Men and Style: Essays, Interviews and Considerations


”Dressing interested me then for the same reason it does now.
How you present yourself to the world, how you convey
what matters to you, what you aspire to (and what
you don’t) – these things are never indifferent.
And in the ideal case it’s an expression of self-knowledge.”

I was introduced to David Coggins’ book, Men and Style: Essays, Interviews and Considerations, by Todd Ritondaro (a regular guest on Classiq) who interviewed David on his podcast. I ordered the book immediately after I listened to the episode and one of the first things that came to my mind after just starting to read it was why is it that there is such great writing about men’s style and so little about women’s style – I think women’s style (yes, style, too, not only fashion) is so wrongly approached. That’s exactly why all the style books in my home are about men’s style. Because that’s where I take my style advice from. Because it is men’s style that has taught me that style is about so much more than clothes. Because it is men’s style and men’s talk about style that have taught me that it is not trivial to talk about clothes. I can not and will not do small talk with my girl friends about clothes and fashion (and I do what David does: “I would prefer that people aren’t able to tell where my clothes are from. And I don’t usually tell them.”) They know where I stand and avoid the subject. But I will, at any time, engage in any discussion about style with my husband, my father, my brother or any of our male friends.
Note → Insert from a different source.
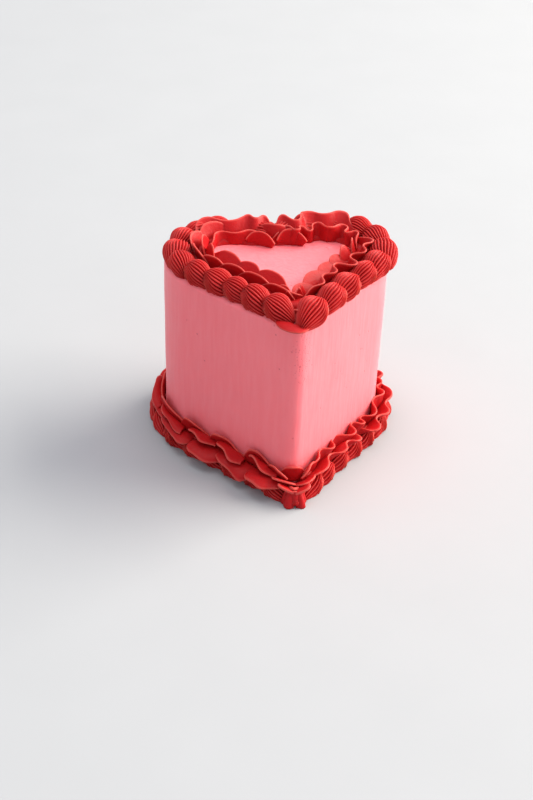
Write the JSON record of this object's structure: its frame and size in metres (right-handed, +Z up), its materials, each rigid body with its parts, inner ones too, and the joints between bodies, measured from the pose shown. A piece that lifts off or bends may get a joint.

There are many definitions of fashion vs style. And every man and woman with a strong sense of dress and self that I admire is perfectly right in their opinion. But none of them has sounded more true than Glenn O’Brien’s words in the forward to this book: “Fashion is industry; style is culture. That’s why this book is important… It’s about ideas and themes, arts and rituals, the things that constitute culture.” Style is culture. And indeed, that is why this book is so important. It does not teach men what style is, what they should wear and what they shouldn’t. It instead shows that the only rule to great style is authenticity.
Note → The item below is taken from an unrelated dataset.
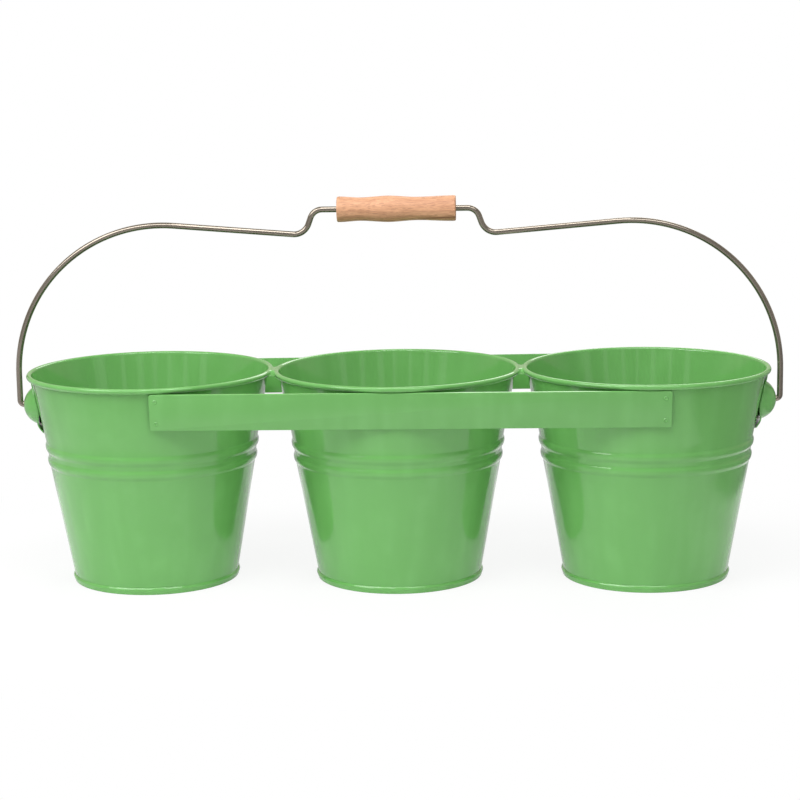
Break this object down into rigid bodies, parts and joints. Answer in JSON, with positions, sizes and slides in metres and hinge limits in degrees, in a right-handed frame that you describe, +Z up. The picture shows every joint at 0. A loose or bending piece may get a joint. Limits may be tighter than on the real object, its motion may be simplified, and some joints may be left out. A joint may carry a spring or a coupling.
{
  "type": "plant pot carrier",
  "caption": "Row of tapered painted steel plant pots joined by flat bars, with a swinging wire bail and a turned wooden grip.",
  "frame": {"origin": "on the ground, under the axis of the middle pot", "axes": "+X runs along the row of pots to the right as seen from the front, -Y is the front, +Z is up"},
  "size_m": [0.4682, 0.15, 0.2332],
  "materials": {
    "paint": "glossy green enamel on zinc-coated sheet steel",
    "wire": "bare drawn steel wire, satin with a dull grey-brown oxide",
    "wood": "plain turned beech, unvarnished"
  },
  "bodies": {
    "planter": {"left_pot_wall": "paint", "left_pot_floor": "paint", "middle_pot_wall": "paint", "middle_pot_floor": "paint", "right_pot_wall": "paint", "right_pot_floor": "paint", "left_rim_joint": "paint", "right_rim_joint": "paint", "front_bar": "paint", "rear_bar": "paint", "left_ear": "paint", "right_ear": "paint"},
    "bail": {"bail_wire": "wire"},
    "grip": {"wooden_grip": "wood"}
  },
  "joints": [
    {"name": "bail_swing", "type": "hinge", "parent": "planter", "child": "bail", "pos_m": [0, 0, 0.1078], "axis": [1, 0, 0], "range_deg": [-145, 145]},
    {"name": "grip_spin", "type": "hinge", "parent": "bail", "child": "grip", "pos_m": [0, 0, 0.2253], "axis": [1, 0, 0], "continuous": true}
  ]
}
With dry wit and self-deprecating attitude, David writes about situations, traditions, rituals, manners, aging, imperfection, and, yes, about clothes, but always in a bigger context. He writes about why he has always driven a car with manual transmission, about the intimacy and pleasure of another person’s company that a long lunch provide in today’s world lived on fast-forward and in the social media hum, about why a man should have enough cash for his evening on the town, about Ralph Lauren, about being “suspicious of any man who doesn’t have a weakness for books”, about the fact that all good things take time. Style is in the details, in the way you conduct and present yourself, in knowing certain unwritten rules.

“The best dressed men create their own sartorial world
with its own internal logic and controlled anarchy.”
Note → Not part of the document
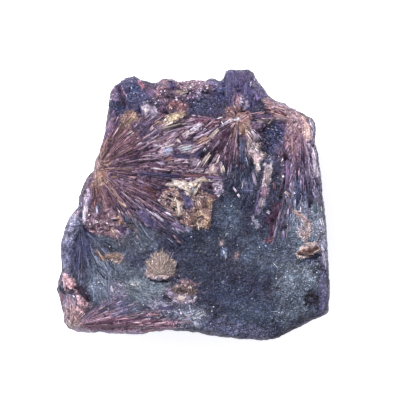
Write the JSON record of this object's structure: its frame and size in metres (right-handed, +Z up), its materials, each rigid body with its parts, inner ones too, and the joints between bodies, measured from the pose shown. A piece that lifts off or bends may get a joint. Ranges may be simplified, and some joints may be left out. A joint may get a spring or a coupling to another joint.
{
  "type": "lamprophyllite specimen",
  "caption": "Broken hand piece of dark alkaline rock lying on its back, its flat display face crossed by radiating sprays of bladed crystals with tan lumps between them.",
  "frame": {"origin": "centre of the bounding box's underside, on the surface the specimen rests on", "axes": "+Z up out of the display face, +X to the right and +Y to the top of the face as it is shown"},
  "size_m": [0.082, 0.0814, 0.0326],
  "materials": {
    "rock": "rough broken rock with satin bladed crystals"
  },
  "bodies": {
    "root": {"specimen": "rock"}
  },
  "joints": []
}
Coggins’ contributors (some of the world’s most dapper men whom he interviewed for the book) examine their lives, talking about their fathers, childhood, school uniforms, college, mistakes, their first cars, their first crush, drinking, sports, music, cooking. They talk about the examples set by their fathers, about learning from their mistakes, about bettering themselves. Because style is about hard-earned individuality (you are not born with it, nor is it acquired in a day, nor, thank God, can it be bought), it is a long path towards self discovery, it is about refining your sensibility and not about constantly reinventing yourself, it is the slow distilling of culture that, only in time, seeps into our being and gives us a sense of who we are.

Men and Style tells us about how the world views of this group of stylish men (from the author to his interviewees and editorial guests, including Gay Talese) have been shaped, providing the perfect space for them to pass on their knowledge, appreciations and sense of selves. Men and women alike have something to learn from that.

David Coggins is a writer and editor whose work has appeared in Esquire, Interview, Kinfolk and The Wall Street Journal, and he is a contributing editor at Condé Nast Traveler. He is one of the world’s most respected men’s style writers and his second book, Men and Manners: Essays, Advice and Considerations, the follow-up to this one, was published last year.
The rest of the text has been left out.